Exercise details
Extract all of the entries and set them down verbatim.

Records supplied
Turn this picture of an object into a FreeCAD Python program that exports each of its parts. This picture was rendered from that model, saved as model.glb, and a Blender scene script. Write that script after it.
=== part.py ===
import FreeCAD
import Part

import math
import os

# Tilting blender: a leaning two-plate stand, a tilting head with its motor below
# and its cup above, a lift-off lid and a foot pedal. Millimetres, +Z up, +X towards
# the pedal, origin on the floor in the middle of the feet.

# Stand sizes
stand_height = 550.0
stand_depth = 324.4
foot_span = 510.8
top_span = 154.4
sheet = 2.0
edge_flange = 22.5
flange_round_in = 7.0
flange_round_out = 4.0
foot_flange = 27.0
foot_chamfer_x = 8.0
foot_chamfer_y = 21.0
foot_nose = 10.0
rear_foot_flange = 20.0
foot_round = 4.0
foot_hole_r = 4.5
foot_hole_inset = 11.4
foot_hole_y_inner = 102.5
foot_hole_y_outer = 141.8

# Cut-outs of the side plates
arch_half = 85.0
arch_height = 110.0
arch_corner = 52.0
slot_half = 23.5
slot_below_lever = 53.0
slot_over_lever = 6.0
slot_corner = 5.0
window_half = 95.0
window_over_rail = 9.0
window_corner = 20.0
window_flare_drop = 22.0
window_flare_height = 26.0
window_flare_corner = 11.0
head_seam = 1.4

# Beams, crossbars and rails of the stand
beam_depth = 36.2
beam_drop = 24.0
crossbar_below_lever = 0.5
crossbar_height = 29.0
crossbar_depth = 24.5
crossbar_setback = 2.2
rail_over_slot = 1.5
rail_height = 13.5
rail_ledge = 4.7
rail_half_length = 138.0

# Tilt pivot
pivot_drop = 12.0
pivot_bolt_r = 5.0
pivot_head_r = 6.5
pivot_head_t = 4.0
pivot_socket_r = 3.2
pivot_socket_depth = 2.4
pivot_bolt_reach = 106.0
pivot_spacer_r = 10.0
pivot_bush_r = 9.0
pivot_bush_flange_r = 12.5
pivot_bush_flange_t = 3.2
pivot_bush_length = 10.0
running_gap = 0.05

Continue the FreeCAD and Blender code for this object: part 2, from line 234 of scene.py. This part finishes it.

Result for this task
Turn this picture of an object into a FreeCAD Python program that exports each of its parts. This picture was rendered from that model, saved as model.glb, and a Blender scene script. Write that script after it.
=== part.py ===
import FreeCAD
import Part

import math
import os

# Tilting blender: a leaning two-plate stand, a tilting head with its motor below
# and its cup above, a lift-off lid and a foot pedal. Millimetres, +Z up, +X towards
# the pedal, origin on the floor in the middle of the feet.

# Stand sizes
stand_height = 550.0
stand_depth = 324.4
foot_span = 510.8
top_span = 154.4
sheet = 2.0
edge_flange = 22.5
flange_round_in = 7.0
flange_round_out = 4.0
foot_flange = 27.0
foot_chamfer_x = 8.0
foot_chamfer_y = 21.0
foot_nose = 10.0
rear_foot_flange = 20.0
foot_round = 4.0
foot_hole_r = 4.5
foot_hole_inset = 11.4
foot_hole_y_inner = 102.5
foot_hole_y_outer = 141.8

# Cut-outs of the side plates
arch_half = 85.0
arch_height = 110.0
arch_corner = 52.0
slot_half = 23.5
slot_below_lever = 53.0
slot_over_lever = 6.0
slot_corner = 5.0
window_half = 95.0
window_over_rail = 9.0
window_corner = 20.0
window_flare_drop = 22.0
window_flare_height = 26.0
window_flare_corner = 11.0
head_seam = 1.4

# Beams, crossbars and rails of the stand
beam_depth = 36.2
beam_drop = 24.0
crossbar_below_lever = 0.5
crossbar_height = 29.0
crossbar_depth = 24.5
crossbar_setback = 2.2
rail_over_slot = 1.5
rail_height = 13.5
rail_ledge = 4.7
rail_half_length = 138.0

# Tilt pivot
pivot_drop = 12.0
pivot_bolt_r = 5.0
pivot_head_r = 6.5
pivot_head_t = 4.0
pivot_socket_r = 3.2
pivot_socket_depth = 2.4
pivot_bolt_reach = 106.0
pivot_spacer_r = 10.0
pivot_bush_r = 9.0
pivot_bush_flange_r = 12.5
pivot_bush_flange_t = 3.2
pivot_bush_length = 10.0
running_gap = 0.05

Continue the FreeCAD and Blender code for this object: part 2, from line 234 of scene.py. This part finishes it.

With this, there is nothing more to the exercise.